Here's the hugely enjoyable video for For Tomorrow:



And for the hell of it, here's the one that got away, the utterly fabulous forgotten single Popscene:



[1] For Tomorrow is second, btw.

Wednesday, 4 May 2016

Welsh Wednesday #85

Paid A Meddwl by Y Reu

Sometimes I wonder how big some Welsh bands could be if they performed in English. Not that I'd ever say anything against any act that chooses to perform in its native language; it's just that, with one or two very rare exceptions, you won't see or hear anything from non-English language acts in the mainstream UK or American media.

Take Y Reu, for example. Here's an incredibly impressive young five-piece from Caernarfon who sound like they could be the missing link between the electro-swagger of Kasabian and the bolshy heaviness of Royal Blood. They have a very "now" sound, yet you've probably never heard of them, and until they break out of Wales you probably never will. How the rest of the world is missing out just because our media doesn't believe the Welsh have anything to offer in their own language.

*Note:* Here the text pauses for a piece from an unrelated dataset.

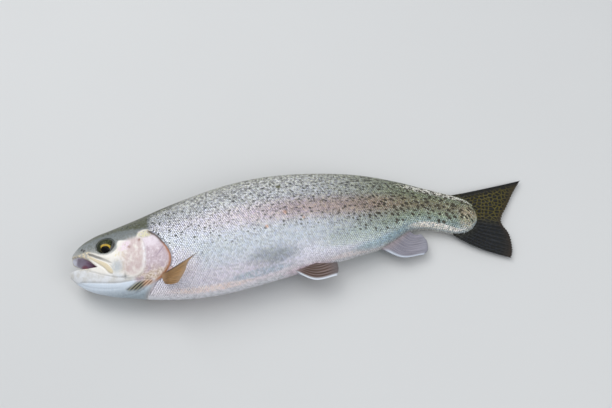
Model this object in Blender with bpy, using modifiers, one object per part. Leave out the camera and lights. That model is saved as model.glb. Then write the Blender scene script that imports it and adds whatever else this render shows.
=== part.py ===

Y Reu (trans. The Grass) have only released a double A-sided single and an EP to date, but have played pretty much every festival in Wales in the last couple of years. Paid a Meddwl (trans. Don't Think - or something like that) is a frenetic couple of minutes, possibly their loudest to date, but a real blast of fresh air.





Monday, 2 May 2016

Drip drip drip drip drip kinda' like...

The Kills are about to drop their fifth album 'Ash & Ice', their first in five years. In the interim period, Alison Mosshart has been working with Jack White in the Dead Weather, and Jamie Hince had an accident which made him lose the use of one of his fingers, forcing him to learn to play guitar again. Oh and then there's the small matter of him marrying Kate Moss.